Claude Code Feature Integration

Task Lists

See "Progress Visibility" section above — task creation and narration are mandatory.

Context Enforcement

Context enforcement (mandatory): Before starting mutation testing, check context usage. Verification reads many files and the orchestrator must stay coherent to write an accurate report. If above 70%: "Context at {N}%. Run /compact before I continue — remaining checks may produce incomplete results." If above 85%: "Context is critically full ({N}%). I must stop here. Run /compact and then re-run /cverify — verification will restart but reads from existing artifacts."

Token Tracking

Log token usage following the shared constraints (_shared/constraints.md). Skill-specific values:

skill: "cverify"
phase: "verification"
agent_role: "verification-agent"

Background Tasks

Run mutation testing in the background while doing rule coverage analysis, prohibition checks, and antipattern matching
Run coverage report in the background while doing drift detection
Run linter checks in the background while analyzing architecture compliance

Code Analysis (MCP Integration)

If mcp.serena is true in workflow-config.json, use Serena MCP for symbol-level code analysis during verification. Serena enables a traced coverage matrix — use find_referencing_symbols to trace rule to test to implementation to entry point, producing a Serena traced coverage matrix that is more precise than grep-based tracing. When Serena is available, augment the Rule Coverage table with a "Trace" column showing the symbol chain: rule_id -> test_fn -> impl_fn -> entry_point. If a link in the chain cannot be traced, mark it "?".

Use find_symbol instead of grepping for function/type names
Use find_referencing_symbols to trace callers and dependencies
Use get_symbols_overview for structural overview of a module
Use replace_symbol_body for precise edits (not used in this skill — verification is read-only)
Use search_for_pattern for regex searches with symbol context

Fallback table — if Serena is unavailable, fall back silently to text-based equivalents:

Serena Operation	Fallback
`find_symbol`	Grep for function/type name
`find_referencing_symbols`	Grep for symbol name across source files
`get_symbols_overview`	Read directory + read index files
`replace_symbol_body`	Edit tool
`search_for_pattern`	Grep tool

Autonomous Defaults

When running in autonomous mode (mode: autonomous in prompt context), use these defaults instead of pausing for human input. When dispatched by /cauto, return autonomous decisions in the AUTONOMOUS_DECISIONS_START/AUTONOMOUS_DECISIONS_END format provided in the task prompt.

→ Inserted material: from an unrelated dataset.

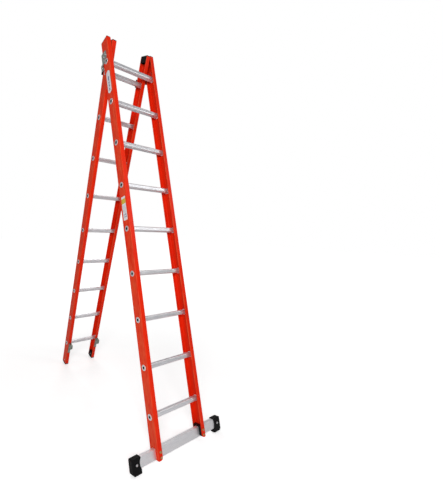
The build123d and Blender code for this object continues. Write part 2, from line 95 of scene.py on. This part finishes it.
class Nodes:
    """A short way to write a material's node tree."""

    def __init__(self, name):
        self.material = bpy.data.materials.new(name)
        self.material.use_nodes = True
        self.tree = self.material.node_tree
        self.shader = self.tree.nodes["Principled BSDF"]

    def add(self, kind, **settings):
        node = self.tree.nodes.new(kind)
        for key, value in settings.items():
            setattr(node, key, value)
        return node

    def link(self, source, target):
        self.tree.links.new(source, target)

    def shade(self, **values):
        for key, value in values.items():
            self.shader.inputs[key.replace("_", " ")].default_value = value

    def place(self, turn=0.0, scale=(1, 1, 1)):
        """Object coordinates, turned about X so that Z runs along the section, then scaled."""
        coordinates = self.add("ShaderNodeTexCoord").outputs["Object"]
        turned = self.add("ShaderNodeMapping")
        turned.inputs["Rotation"].default_value = (-turn, 0, 0)
        self.link(coordinates, turned.inputs["Vector"])
        scaled = self.add("ShaderNodeMapping")
        scaled.inputs["Scale"].default_value = scale
        self.link(turned.outputs["Vector"], scaled.inputs["Vector"])
        return scaled.outputs["Vector"]

    def axis(self, vector, name):
        node = self.add("ShaderNodeSeparateXYZ")
        self.link(vector, node.inputs["Vector"])
        return node.outputs[name]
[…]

Deferred escalation (R-011): This skill has context: fork and cannot receive human follow-up input. When an escalate: always decision point is reached in autonomous mode, the default is applied and the decision is returned with escalation_deferred: true and original_escalation_reason for human review at pipeline conclusion.

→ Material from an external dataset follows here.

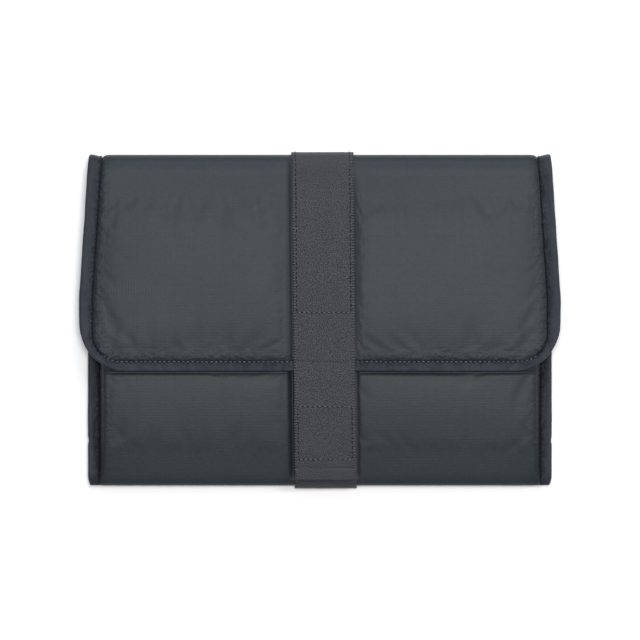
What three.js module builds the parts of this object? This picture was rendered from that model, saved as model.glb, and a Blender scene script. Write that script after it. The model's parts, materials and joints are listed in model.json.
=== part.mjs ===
// A padded changing clutch, closed and lying on its back: a pouch with bound side
// seams, a top fold, a bound flap with rounded corners, and one webbing strap that
// goes up the back, over the top fold and down the flap to a hook-and-loop closure.
// A changing mat lies folded in three inside. Each panel is outer fabric, foam and
// lining. Millimetres, +Z up, +Y towards the top fold, origin under the middle.
import * as THREE from "three";
import { mergeVertices } from "three/addons/utils/BufferGeometryUtils.js";

// Driving dimensions.
const BODY_LENGTH = 213.5; // top fold to bottom fold
const BODY_HALF = 149.7; // middle to the outer edge of a side seam binding
const FOLD_HALF = 149; // middle to the outer edge of the binding at the top fold
const FLAP_LENGTH = 139.3; // top fold to the flap's bound edge
const FLAP_FLARE = 6.1; // how much wider each side of the flap grows
const FLAP_FLARE_LENGTH = 92; // over this length from the top fold
const FLAP_CORNER = 35; // radius of the flap's rounded corners
const SEAM_BINDING = 7.3; // width of the binding on the pouch's side seams
const FLAP_BINDING_SIDE = 9; // width of the flap's binding at its sides
const FLAP_BINDING_END = 6.4; // and along its bottom edge
const SEAM_CORNER = 18; // radius of the flap's seam line at the corners
const FOLD_R = 12.7; // outer radius of the top fold, half the closed thickness
const BOTTOM_R = 6; // outer radius of the bottom fold
const FRONT_Z = 20.6; // height of the front's outer face under the flap
const SEAM_Z = 8.9; // height to which the front draws down at the side seams
const WEB_WIDTH = 40; // standard webbing
const WEB = 1.4; // its thickness
const SHELL = 0.6; // outer fabric
const FOAM = 2.4; // padding
const LINING = 0.5; // inner fabric
const GAP = 0.3; // between pieces that touch

// Depths below a panel's outer face.
const SHELL_DEPTH = [0, SHELL];
const FOAM_DEPTH = [SHELL + GAP, SHELL + GAP + FOAM];
const LINING_DEPTH = [FOAM_DEPTH[1] + GAP, FOAM_DEPTH[1] + GAP + LINING];
const PANEL = LINING_DEPTH[1];

// Places along Y.
const TOP_Y = BODY_LENGTH / 2;
const FOLD_Y = TOP_Y - FOLD_R; // centre of the top fold's half turn
const BOTTOM_Y = BOTTOM_R - BODY_LENGTH / 2; // centre of the bottom fold's half turn
const FLAP_END_Y = TOP_Y - FLAP_LENGTH;
const MOUTH_Y = 73; // the pouch's mouth, under the flap
const MOUTH_BINDING = 6.5;
const STITCH_ROW_Y = 5; // the strap is sewn to the flap down to this row
const TAIL_BEND_Y = -40; // where the free tail bends, just past the flap's edge
const PATCH_Y = [-89, -55]; // hook and loop patches
const STUB_END_Y = -47; // the lower strap layer ends under the tail
const TAIL_LAST_Y = -97; // where the tail leaves the front's curve
const TAIL_OVERHANG = 5; // and the straight end past it
const HEM = 8; // turned-under end of the tail
const HEM_STEP = 0.2; // the length over which the turned-under layer starts

// The two fold lines lie on the outer fabric of the top fold. The flap turns at 45
// degrees above the middle. The lower line is where the flap, turned right back,
// lies on its own strap and no lower.
const FLAP_HINGE = 45;
const WEB_RISE = WEB + GAP;
const SPINE_HINGE = 45 - degrees(Math.acos(WEB_RISE / (FOLD_R * Math.SQRT2)));
const HINGE_CLEARANCE = degrees(0.25 / FOLD_R); // half the slit in the panels
const WEB_CLEARANCE = degrees((WEB_RISE + GAP) / FOLD_R); // the strap needs more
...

AD-001: Verification scope — verify all spec rules (default). Rationale: partial verification leaves gaps that downstream skills assume are covered.
AD-002: Coverage assessment — strict assessment against spec (default). Rationale: lenient assessment masks weak tests that pass despite rule violations.
AD-003: Rule bypass approval — escalate: always. Default if deferred: flag as uncovered, do not bypass. Rationale: bypassing verification rules weakens the safety net.

If Something Goes Wrong

Skill interrupted: Re-run the skill. It reads the current state and resumes where possible.
Rate limit hit: Wait 2-3 minutes and re-run. Workflow state persists between sessions.
Wrong output: This skill doesn't modify workflow state until the final advance step. Re-run from scratch safely.
Stuck in a phase: Run /cstatus to see where you are. Use workflow-advance.sh override "reason" if the gate is blocking legitimate work.

Constraints

Write the verification report file. /cpostmortem and /cupdate-arch depend on it.
Write drift debt entries when drift is found. /cspec reads these for future features.
Do NOT skip the rule coverage check. Every rule must be accounted for.
Do NOT approve a feature with uncovered rules. Uncovered rules are BLOCKING.
Be specific about weak tests. "Weak" means: the test would still pass if the rule were violated.